Shirley Collins was one of the most respected musicians in the 1960s British folk revival. Then she lost her voice. Now, after an absence of almost 40 years, she’s back with a gig in her home county. By EDWIN GILSON

WHEN Shirley Collins steps on to the stage at the Brighton Dome on Sunday, a remarkable comeback story will be complete.

The Sussex date marks a significant milestone for the musician, who grew up in Hastings and now lives in Lewes via Brighton. Collins has been no stranger to large venues in her career, both as a figurehead of the 1960s folk scene or since her latter-day revival, but this is the gig that truly rounds off her journey over the last few years.

“It’s all been rather remarkable, I must say,” says the 81 year-old with a laugh down the phone from her home in the shadow of Lewes castle. “Fingers crossed I can hold it together in Brighton.”

If recent reviews are anything to go by, she needn’t worry. Lodestar, Collins’ seventh album and her first in 38 years, was praised by critics for retaining the same haunting, otherworldly sound that made her a cult figure in the first place. During her absence from music she earned admirers from Graham Coxon to Stewart Lee, as well as an MBE for services to music in 2007. Her comeback has been met with widespread enthusiasm but the singer admits to feeling anxious about the whole thing.

“It was scary at first and for a while I wasn’t sure I could to it,” she says. “Then I started to really enjoy it and my singing got better at every gig.” The Guardian called Lodestar a “confident and uncompromising record”, which is a resounding endorsement of a musician who had gone so long without performing. How did Collins manage to approach recording in a natural way, to not overthink the whole process? “This sounds silly but I just had to do what I had to do,” she says. “It had to come naturally. That’s why I recorded the whole album in my cottage here in Lewes.”

Her revival is all the more striking, and commendable, given the way her music career derailed in the first place. After a traumatic divorce from husband and fellow musician Ashley Hutchings, she was diagnosed with dysphonia. Rather than accept her faltering voice and giving up straight away, Collins tried to persevere.
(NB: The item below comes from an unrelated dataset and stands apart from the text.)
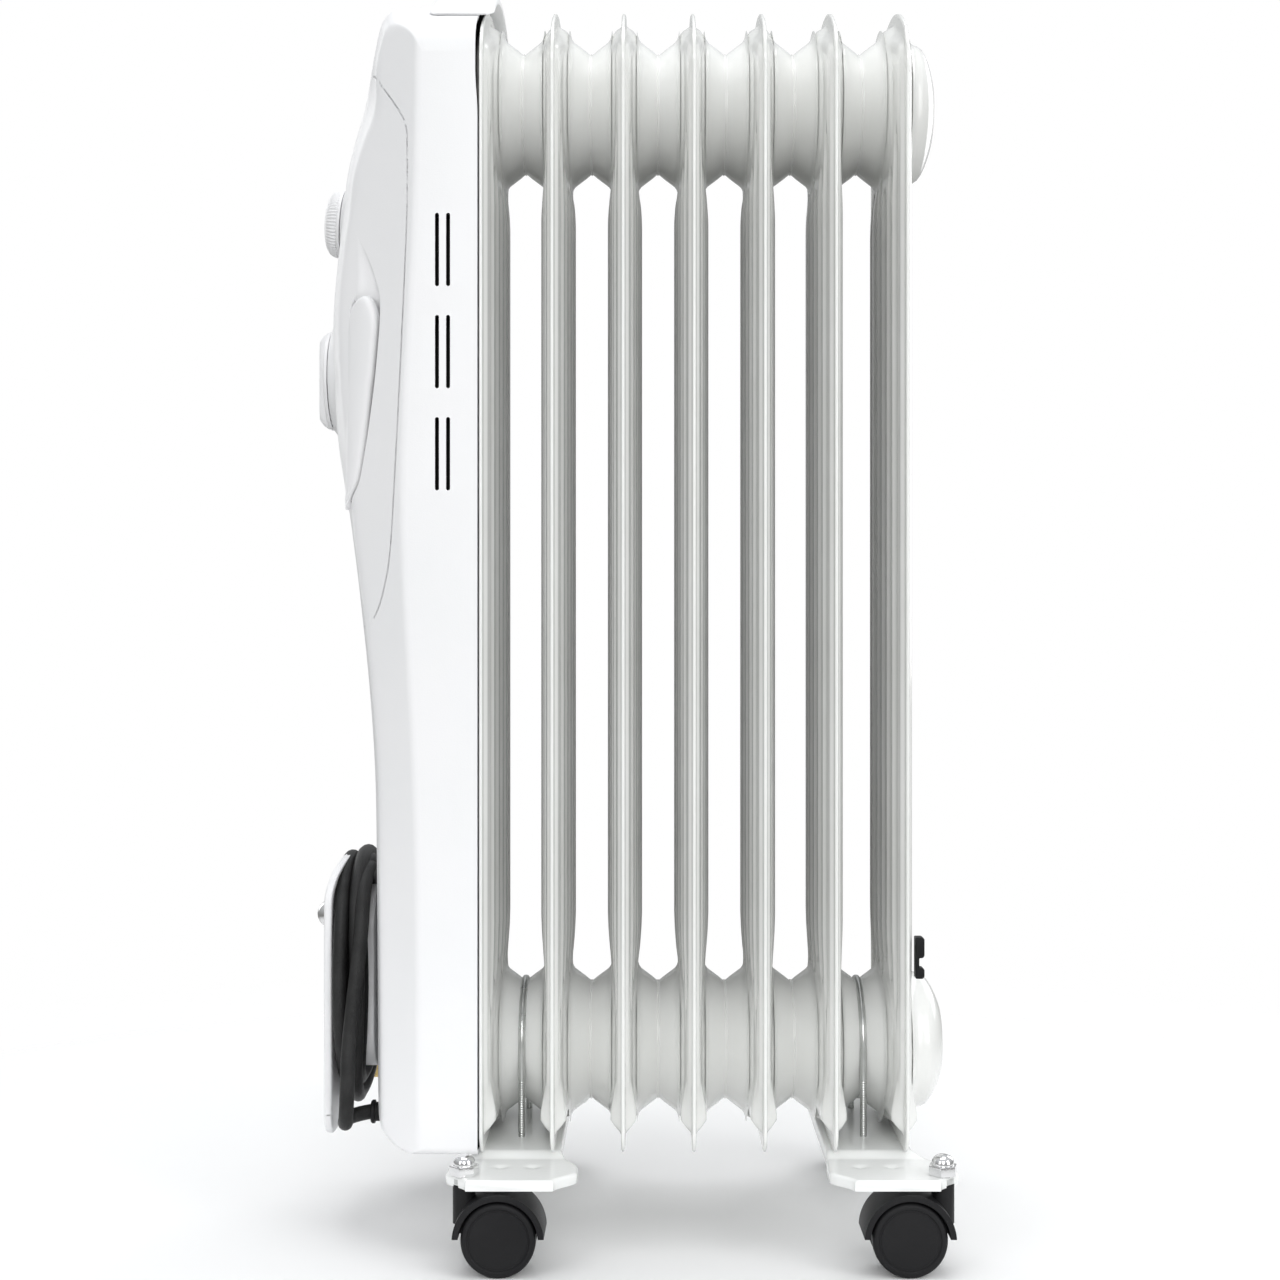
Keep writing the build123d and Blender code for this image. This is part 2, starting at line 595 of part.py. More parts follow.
def make_casters():
    hood, wheels = caster_hood(), caster_wheels()
    axle = rod_y(-WHEEL_GAP - 7.5, WHEEL_GAP + 7.5, AXLE_RADIUS)
    spots = {
        "front_left": (CASTER_STEMS_X[0], -CASTER_Y, 0),
        "front_right": (CASTER_STEMS_X[0], CASTER_Y, 0),
        "rear_left": (CASTER_STEMS_X[1], -CASTER_Y, 180),
        "rear_right": (CASTER_STEMS_X[1], CASTER_Y, 180),
    }
    for name, (x, y, turn) in spots.items():
        place = Pos(x, y, 0) * Rot(0, 0, turn)
        hub = place * Pos(CASTER_TRAIL, 0, WHEEL_RADIUS)
        parts[f"caster_hood_{name}"] = place * hood
        parts[f"caster_wheels_{name}"] = hub * wheels
        parts[f"caster_axle_{name}"] = hub * axle


# ---------------------------------------------------------------- cord and winder
def stadium(half_y, z_low, z_high, x_low, x_high):
    """An upright oval block between two X planes."""
    height = z_high - z_low
    oval = SlotOverall(height, 2 * half_y, rotation=90)
    face = facing_x(Pos(0, (z_low + z_high) / 2) * oval, x_low)
    return extrude(face, x_high - x_low, dir=(1, 0, 0))


def make_cord():
    plate_x = WINDER_PLATE_X
    z_low, z_high = WINDER_PLATE_Z
    flange = box_between((plate_x[0], -WINDER_HALF, z_low), (plate_x[1], WINDER_HALF, z_high))
    flange = fillet(flange.edges().filter_by(Axis.X), 22)
    parts["winder_plate"] = flange - rod_x(-165, -150, 2.6, z=WINDER_SCREW_Z)

    hole_low = COIL_Z[0] + COIL_HALF - COIL_HOLE_HALF
    hole_high = COIL_Z[1] - COIL_HALF + COIL_HOLE_HALF
    post = stadium(COIL_HOLE_HALF - 2, hole_low + 2, hole_high - 2, plate_x[1], -134.6)
    parts["winder_post"] = post - rod_x(-165, -138, 2.1, z=WINDER_SCREW_Z)

    reach = plate_x[0] - CONTROL_END_X
    dome = scale(Sphere(SCREW_HEAD), (1, 1, reach / SCREW_HEAD))
    head = Pos(plate_x[0], 0, WINDER_SCREW_Z) * Rot(0, -90, 0) * dome
    head &= box_between((CONTROL_END_X, -9, 150), (plate_x[0], 9, 180))
    parts["winder_screw"] = head + rod_x(plate_x[0], -140, 2.0, z=WINDER_SCREW_Z)

    coil = stadium(COIL_HALF, *COIL_Z, *COIL_X)
    hole = stadium(COIL_HOLE_HALF, hole_low, hole_high, COIL_X[0] - 1, COIL_X[1] + 1)
    parts["cord_coil"] = coil - hole

    radius = CORD_DIAMETER / 2
    start = LEAD_ROUTE[0]
    gland = rod_x(-136.0, -133.9, 6.2, y=start[1], z=start[2])
    gland += rod_x(-134.2, -124.0, 5.0, y=start[1], z=start[2])
    parts["cord_gland"] = gland
    parts["cord_lead"] = tube(LEAD_ROUTE, radius)
    parts["cord_tail"] = tube(TAIL_ROUTE, radius)
    for name, route in (("lead", LEAD_ROUTE), ("tail", TAIL_ROUTE)):
        print(name, "radii", [round(bend, 1) for bend in path_radii(route)])

    body_top = PLUG_TOP_Z - PLUG_RELIEF
    relief = Pos(PLUG_X, PLUG_Y, body_top + PLUG_RELIEF / 2) * Cone(6.6, 4.6, PLUG_RELIEF)
    width, breadth, height = PLUG_BODY
    face_z = body_top - height
    block = Pos(PLUG_X, PLUG_Y, face_z + height / 2) * Box(width, breadth, height)
    block = fillet(block.edges().filter_by(Axis.Z), 6)
    block = chamfer(block.faces().sort_by(Axis.Z)[-1].edges(), 4)
    pins = []
    for step in (-1, 0, 1):
        y = PLUG_Y + step * PIN_SPACING
        pin = rod_z(face_z - PIN_LENGTH, face_z, PIN_RADIUS, x=PLUG_X, y=y)
        pins.append(pin + rod_z(face_z, face_z + PIN_ROOT, ROOT_RADIUS, x=PLUG_X, y=y))
        block -= rod_z(face_z - 1, face_z + PIN_ROOT, ROOT_RADIUS + PRESS_FIT, x=PLUG_X, y=y)
    parts["plug_body"] = relief + block
    parts["plug_pins"] = as_group(pins)


def make_clip():
    """A small moulded clip with two lobes on the outer face of the last fin."""
    face_x = fin_x[-1] + EDGE_HALF + 1.2
    clip = box_between((face_x, -70, 139), (face_x + 1.8, -62, 160))
    for z_low, z_high in ((139, 144.5), (149.5, 160)):
        lobe = box_between((face_x, -70, z_low), (face_x + 4.6, -62, z_high))
        clip += fillet(lobe.faces().sort_by(Axis.X)[-1].edges(), 1.6)
    parts["rear_clip"] = clip


for make in (
    make_fins, make_heater, make_housing, make_electrics, make_knobs, make_feet, make_casters,
    make_cord, make_clip,
):
    make()

os.makedirs("parts", exist_ok=True)
for name, shape in parts.items():
    export_step(shape, f"parts/{name}.step")
print(len(parts), "nodes")
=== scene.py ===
import json
from math import cos, pi, radians, sin, sqrt

import bmesh
import bpy
import numpy as np
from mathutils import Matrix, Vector


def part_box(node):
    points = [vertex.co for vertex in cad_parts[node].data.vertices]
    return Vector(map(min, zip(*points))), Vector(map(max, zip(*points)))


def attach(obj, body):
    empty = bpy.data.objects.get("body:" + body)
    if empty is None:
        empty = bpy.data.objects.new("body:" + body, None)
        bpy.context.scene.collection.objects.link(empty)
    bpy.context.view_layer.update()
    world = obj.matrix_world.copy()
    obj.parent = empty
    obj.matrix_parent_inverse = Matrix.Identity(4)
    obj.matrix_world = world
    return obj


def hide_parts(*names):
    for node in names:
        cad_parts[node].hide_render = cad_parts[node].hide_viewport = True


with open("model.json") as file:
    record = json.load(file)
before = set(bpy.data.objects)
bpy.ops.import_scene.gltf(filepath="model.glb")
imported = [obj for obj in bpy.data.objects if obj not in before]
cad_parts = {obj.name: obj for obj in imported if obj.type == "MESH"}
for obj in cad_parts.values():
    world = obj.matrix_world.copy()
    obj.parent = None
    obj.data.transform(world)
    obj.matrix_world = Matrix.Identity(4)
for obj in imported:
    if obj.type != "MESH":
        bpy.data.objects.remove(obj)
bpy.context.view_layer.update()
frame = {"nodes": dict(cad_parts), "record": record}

# Oil filled radiator heater: the looks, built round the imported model.  Lengths in the builders
# below are millimetres in the frame of the CAD, and mesh_object() turns them into metres.
MM = 0.001
ROOT = "root"


def centre_of(node):
    low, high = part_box(node)
    return (low + high) / 2 / MM


# ---------------------------------------------------------------- camera, floor and light
def make_camera():
    data = bpy.data.cameras.new("camera")
    data.sensor_width = 36.0
    data.lens = 54.8
    data.shift_x, data.shift_y = -0.0084, 0.0094
    camera = bpy.data.objects.new("camera", data)
    camera.location = (0.0125, -1.059, 0.305)
    camera.rotation_euler = (radians(90), 0, 0)
    bpy.context.collection.objects.link(camera)
    bpy.context.scene.camera = camera


# Name, place and size in metres, and power in watts.
SOFT_BOXES = (
    ("box_left", (-1.8, -2.3, 1.2), (1.0, 2.0), 12),
    ("box_middle", (0.1, -2.7, 1.3), (1.0, 1.6), 24),
    ("box_right", (2.3, -1.7, 1.1), (1.2, 2.2), 23),
    ("box_top", (0, 0, 2.9), (2.0, 2.0), 29),
    ("box_back_left", (-2.0, 2.0, 1.2), (1.3, 2.0), 12),
    ("box_back_right", (2.0, 2.0, 1.2), (1.3, 2.0), 20),
)


def area_light(name, location, size, power):
    """A soft box that looks at the middle of the heater."""
    data = bpy.data.lights.new(name, "AREA")
    data.shape = "RECTANGLE"
    data.size, data.size_y = size
    data.energy = power
    lamp = bpy.data.objects.new(name, data)
    lamp.location = location
    aim = Vector((0, 0, 0.33)) - Vector(location)
    lamp.rotation_euler = aim.to_track_quat("-Z", "Y").to_euler()
    bpy.context.collection.objects.link(lamp)


def make_world():
    """White to the camera, and a softer studio gradient for light and reflections."""
    world = bpy.data.worlds.new("studio")
    bpy.context.scene.world = world
    world.use_nodes = True
    nodes, links = world.node_tree.nodes, world.node_tree.links
    nodes.clear()
    out = nodes.new("ShaderNodeOutputWorld")
    mix = nodes.new("ShaderNodeMixShader")
    path = nodes.new("ShaderNodeLightPath")
    seen = nodes.new("ShaderNodeBackground")
    lit = nodes.new("ShaderNodeBackground")
    ramp = nodes.new("ShaderNodeValToRGB")
    split = nodes.new("ShaderNodeSeparateXYZ")
    place = nodes.new("ShaderNodeTexCoord")
    span = nodes.new("ShaderNodeMapRange")
    span.inputs["From Min"].default_value = -1.0
    links.new(place.outputs["Generated"], split.inputs[0])
    links.new(split.outputs["Z"], span.inputs["Value"])
    links.new(span.outputs["Result"], ramp.inputs["Fac"])
    ramp.color_ramp.elements[0].color = (0.34, 0.34, 0.33, 1)
    ramp.color_ramp.elements[0].position = 0.42
    ramp.color_ramp.elements[1].color = (0.88, 0.90, 0.92, 1)
    ramp.color_ramp.elements[1].position = 0.85
    links.new(ramp.outputs["Color"], lit.inputs["Color"])
    lit.inputs["Strength"].default_value = 0.8
    seen.inputs["Color"].default_value = (1, 1, 1, 1)
    seen.inputs["Strength"].default_value = 1.0
    links.new(path.outputs["Is Camera Ray"], mix.inputs["Fac"])
    links.new(lit.outputs[0], mix.inputs[1])
    links.new(seen.outputs[0], mix.inputs[2])
    links.new(mix.outputs[0], out.inputs["Surface"])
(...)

“I struggled for about 18 months but almost every gig I did, it was appalling. I used to feel so humiliated because I couldn’t sing properly. The more I tried, of course, the worse it got. I was doing the songs a disservice and myself a disservice. I had to raise kids and I needed a career, so I opted out of music. It was a heartbreaking decision.”

She went to doctors, throat specialists and even a faith healer to remedy the problem, to an avail. It took encouragement from David Tibet of folk band Current 93 for Collins to consider singing again and she eventually joined the group on stage. It goes without saying that Collins voice isn’t what it once was “because I’m that much older”, but it has got stronger even in the time she has been performing Lodestar live.

The album is gloriously morbid in places and commentators wasted no time totting up the death count in the songs’ lyrics; the common consensus is 11 fatalities. When asked whether this gothic quality is a hyperbolically grotesque take on the world or comes from a more fantastical imaginary place, Collins says she is merely channelling the dark underbelly of English folk music.

“People always just think of England historically as a merry old place but it never really was. There have been dreadful things done in our name. We had civil war and peasant revolts. It’s a dark history but a fascinating one.” This line of conversation quickly blends into Brexit talk. Collins is proud that Lewes voted “remain” (“It’s too intelligent not to”) but says that the overall vote “makes me doubt the English – why are they being so stupid? How can anybody think this is a good idea?”

There is a line on Lodestar that is pertinent to these fears: “Repent, repent, sweet England, for dreadful days are near.” And yet this was written a few years ago, before Brexit was even a phrase. “It’s too late to repent now,” laughs Collins. “I feel disturbed about everything now but, at the same time, I still love England.”

Nobody can deny Collins’ credentials to critique the state of the nation. Having been raised in a working class family in Hastings, with a “particularly political mother”, Collins quickly learned about the social infrastructure of England. “Hastings was quite a poverty stricken town when I was a child and we went through the war as well. But there’s a stubbornness about Sussex people; the county’s motto is ‘we wunt be druv’ after all.”

This attitude could also be applied to Collins’ resolve and determination in returning to the stage after so many years. Her comeback is a reminder of her proud place in British folklore. And even given her advanced years, she has ambitions to keep the momentum going.

“I’m lucky to have got this far but it’s gone so well that I want it to continue – there are many more songs I want to sing.”